[Work to do]: All the data should come back exactly as it was given.

[Dataset entries]:

+--

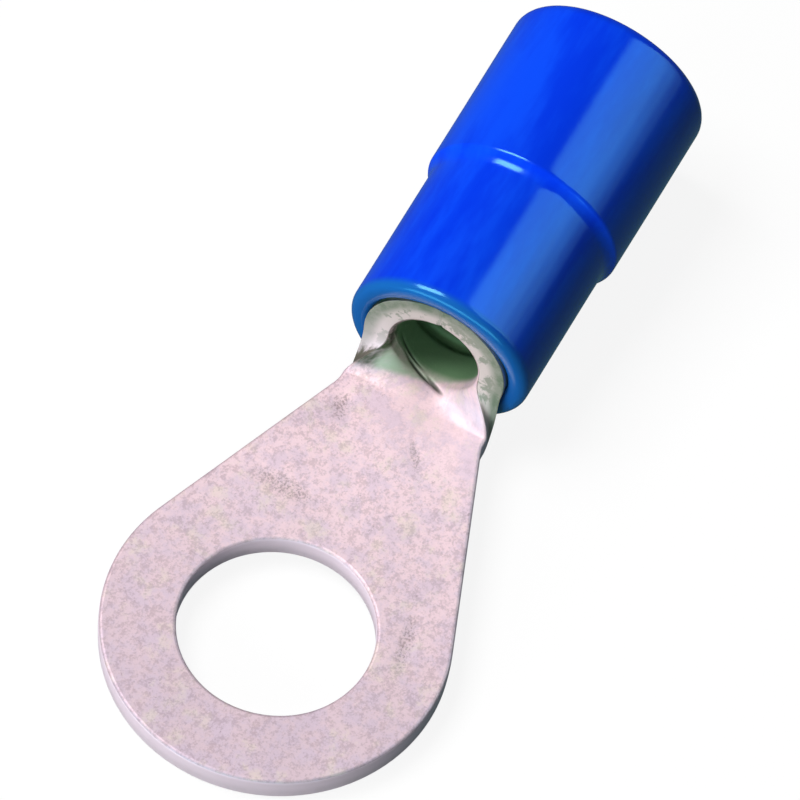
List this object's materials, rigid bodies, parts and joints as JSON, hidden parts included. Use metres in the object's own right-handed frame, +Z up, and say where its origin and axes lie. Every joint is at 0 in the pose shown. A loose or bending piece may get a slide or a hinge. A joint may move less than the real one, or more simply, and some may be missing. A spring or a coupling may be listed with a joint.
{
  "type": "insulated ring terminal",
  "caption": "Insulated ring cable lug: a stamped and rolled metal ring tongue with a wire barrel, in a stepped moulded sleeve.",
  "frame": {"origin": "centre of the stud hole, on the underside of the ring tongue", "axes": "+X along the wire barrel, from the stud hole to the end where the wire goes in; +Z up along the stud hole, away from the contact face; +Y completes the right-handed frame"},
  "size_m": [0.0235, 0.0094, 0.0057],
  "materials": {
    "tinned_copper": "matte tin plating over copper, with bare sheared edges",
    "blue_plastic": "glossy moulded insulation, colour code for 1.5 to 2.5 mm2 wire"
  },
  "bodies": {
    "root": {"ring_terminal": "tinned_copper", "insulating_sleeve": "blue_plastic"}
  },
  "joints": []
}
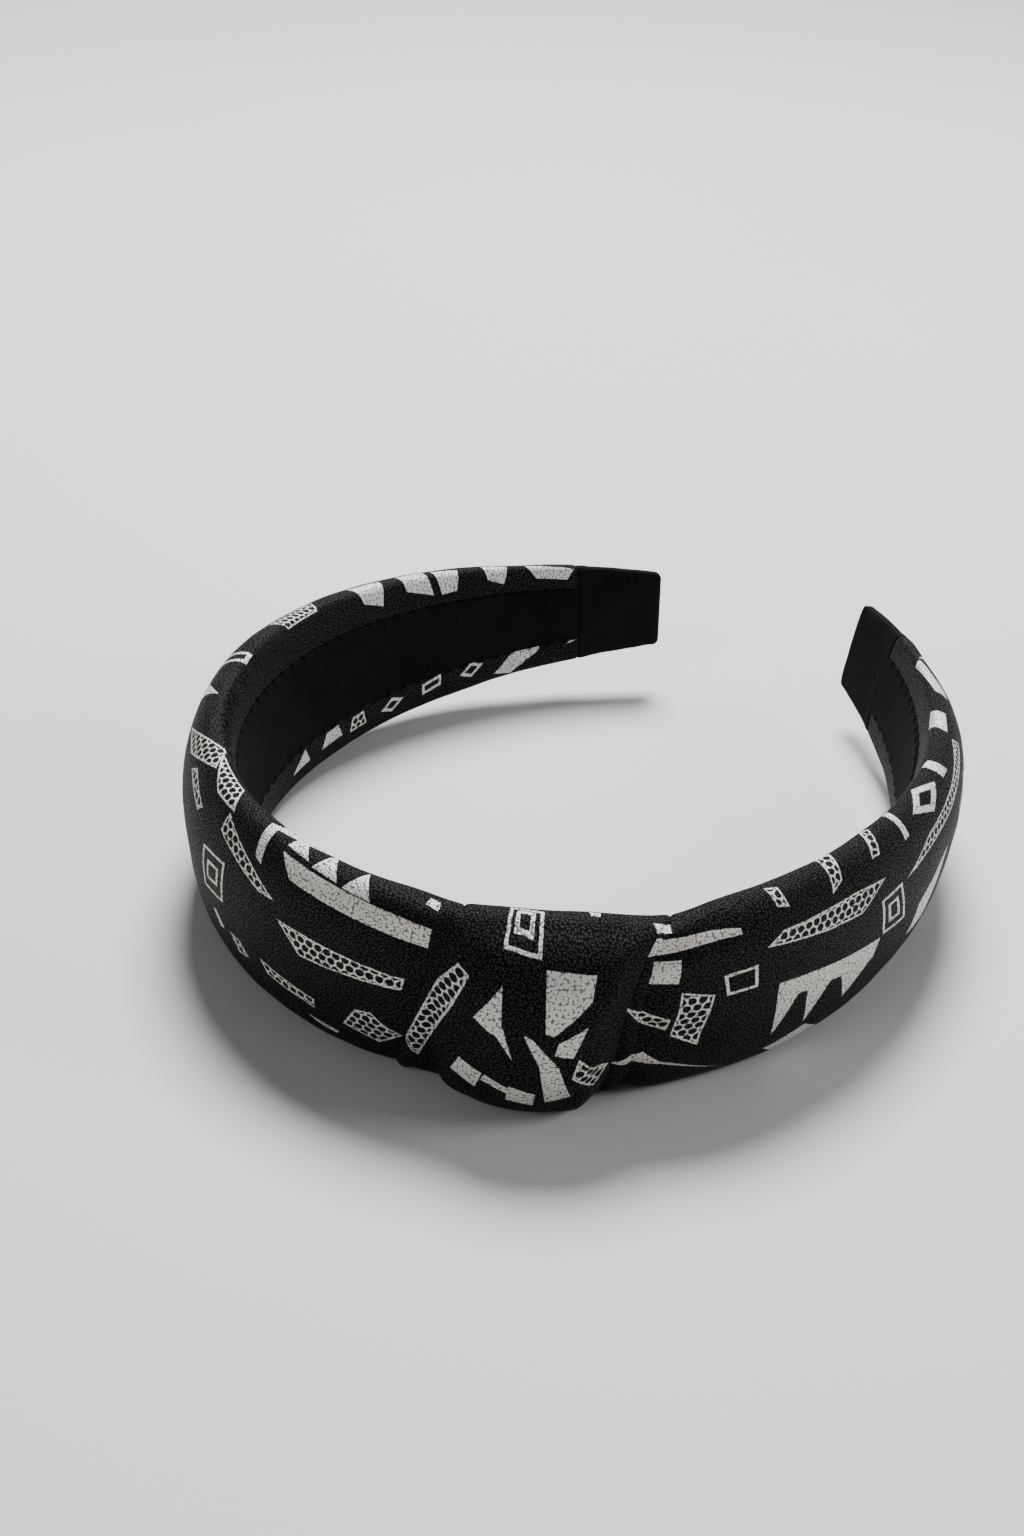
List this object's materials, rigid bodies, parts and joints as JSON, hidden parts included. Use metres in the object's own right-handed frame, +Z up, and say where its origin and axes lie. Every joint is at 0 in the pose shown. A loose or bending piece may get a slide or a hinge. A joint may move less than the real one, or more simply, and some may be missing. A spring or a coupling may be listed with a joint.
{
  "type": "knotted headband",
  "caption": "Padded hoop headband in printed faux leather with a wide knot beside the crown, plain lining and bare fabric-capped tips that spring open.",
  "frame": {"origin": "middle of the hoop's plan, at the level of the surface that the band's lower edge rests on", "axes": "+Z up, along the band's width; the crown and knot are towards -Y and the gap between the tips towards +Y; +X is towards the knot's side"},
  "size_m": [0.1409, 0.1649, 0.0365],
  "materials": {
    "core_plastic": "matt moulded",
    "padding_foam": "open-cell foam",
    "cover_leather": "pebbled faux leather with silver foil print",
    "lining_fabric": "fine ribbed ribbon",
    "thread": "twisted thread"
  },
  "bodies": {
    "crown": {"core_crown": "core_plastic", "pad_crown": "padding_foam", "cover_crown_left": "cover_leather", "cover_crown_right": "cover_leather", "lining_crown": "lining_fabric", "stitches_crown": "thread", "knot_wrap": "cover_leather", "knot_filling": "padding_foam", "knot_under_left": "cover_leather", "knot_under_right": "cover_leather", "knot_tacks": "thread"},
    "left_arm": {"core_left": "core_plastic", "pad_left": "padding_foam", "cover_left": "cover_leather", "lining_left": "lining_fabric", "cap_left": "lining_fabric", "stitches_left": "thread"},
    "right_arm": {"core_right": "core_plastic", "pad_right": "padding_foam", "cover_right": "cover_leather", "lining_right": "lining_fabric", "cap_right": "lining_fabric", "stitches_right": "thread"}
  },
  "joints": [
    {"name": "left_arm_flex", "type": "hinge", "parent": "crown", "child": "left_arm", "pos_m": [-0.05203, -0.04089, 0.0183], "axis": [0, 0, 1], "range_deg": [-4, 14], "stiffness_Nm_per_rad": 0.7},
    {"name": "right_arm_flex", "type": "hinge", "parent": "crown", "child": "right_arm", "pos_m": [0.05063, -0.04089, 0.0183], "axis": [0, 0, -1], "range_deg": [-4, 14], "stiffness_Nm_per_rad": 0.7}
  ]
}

+--

[Result of the exercise]:
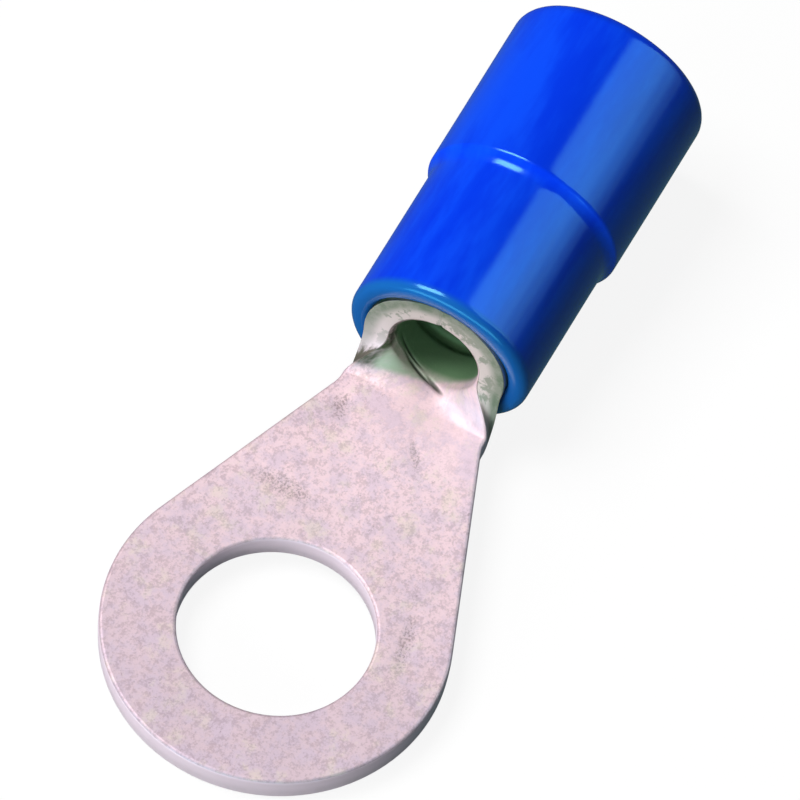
List this object's materials, rigid bodies, parts and joints as JSON, hidden parts included. Use metres in the object's own right-handed frame, +Z up, and say where its origin and axes lie. Every joint is at 0 in the pose shown. A loose or bending piece may get a slide or a hinge. A joint may move less than the real one, or more simply, and some may be missing. A spring or a coupling may be listed with a joint.
{
  "type": "insulated ring terminal",
  "caption": "Insulated ring cable lug: a stamped and rolled metal ring tongue with a wire barrel, in a stepped moulded sleeve.",
  "frame": {"origin": "centre of the stud hole, on the underside of the ring tongue", "axes": "+X along the wire barrel, from the stud hole to the end where the wire goes in; +Z up along the stud hole, away from the contact face; +Y completes the right-handed frame"},
  "size_m": [0.0235, 0.0094, 0.0057],
  "materials": {
    "tinned_copper": "matte tin plating over copper, with bare sheared edges",
    "blue_plastic": "glossy moulded insulation, colour code for 1.5 to 2.5 mm2 wire"
  },
  "bodies": {
    "root": {"ring_terminal": "tinned_copper", "insulating_sleeve": "blue_plastic"}
  },
  "joints": []
}
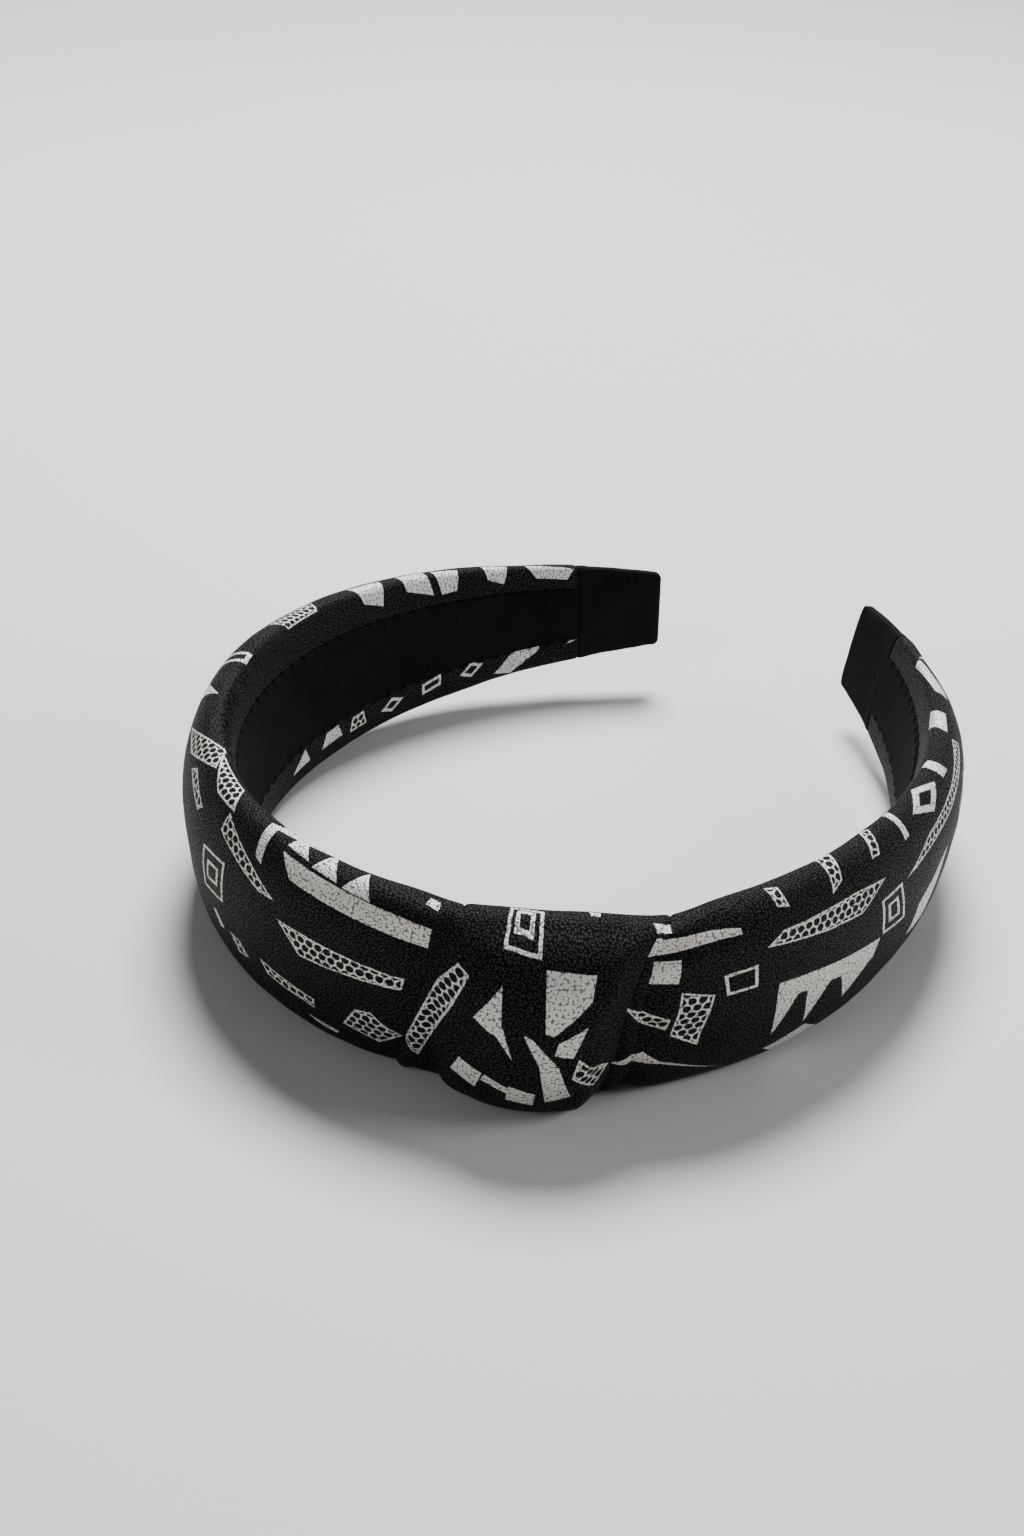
List this object's materials, rigid bodies, parts and joints as JSON, hidden parts included. Use metres in the object's own right-handed frame, +Z up, and say where its origin and axes lie. Every joint is at 0 in the pose shown. A loose or bending piece may get a slide or a hinge. A joint may move less than the real one, or more simply, and some may be missing. A spring or a coupling may be listed with a joint.
{
  "type": "knotted headband",
  "caption": "Padded hoop headband in printed faux leather with a wide knot beside the crown, plain lining and bare fabric-capped tips that spring open.",
  "frame": {"origin": "middle of the hoop's plan, at the level of the surface that the band's lower edge rests on", "axes": "+Z up, along the band's width; the crown and knot are towards -Y and the gap between the tips towards +Y; +X is towards the knot's side"},
  "size_m": [0.1409, 0.1649, 0.0365],
  "materials": {
    "core_plastic": "matt moulded",
    "padding_foam": "open-cell foam",
    "cover_leather": "pebbled faux leather with silver foil print",
    "lining_fabric": "fine ribbed ribbon",
    "thread": "twisted thread"
  },
  "bodies": {
    "crown": {"core_crown": "core_plastic", "pad_crown": "padding_foam", "cover_crown_left": "cover_leather", "cover_crown_right": "cover_leather", "lining_crown": "lining_fabric", "stitches_crown": "thread", "knot_wrap": "cover_leather", "knot_filling": "padding_foam", "knot_under_left": "cover_leather", "knot_under_right": "cover_leather", "knot_tacks": "thread"},
    "left_arm": {"core_left": "core_plastic", "pad_left": "padding_foam", "cover_left": "cover_leather", "lining_left": "lining_fabric", "cap_left": "lining_fabric", "stitches_left": "thread"},
    "right_arm": {"core_right": "core_plastic", "pad_right": "padding_foam", "cover_right": "cover_leather", "lining_right": "lining_fabric", "cap_right": "lining_fabric", "stitches_right": "thread"}
  },
  "joints": [
    {"name": "left_arm_flex", "type": "hinge", "parent": "crown", "child": "left_arm", "pos_m": [-0.05203, -0.04089, 0.0183], "axis": [0, 0, 1], "range_deg": [-4, 14], "stiffness_Nm_per_rad": 0.7},
    {"name": "right_arm_flex", "type": "hinge", "parent": "crown", "child": "right_arm", "pos_m": [0.05063, -0.04089, 0.0183], "axis": [0, 0, -1], "range_deg": [-4, 14], "stiffness_Nm_per_rad": 0.7}
  ]
}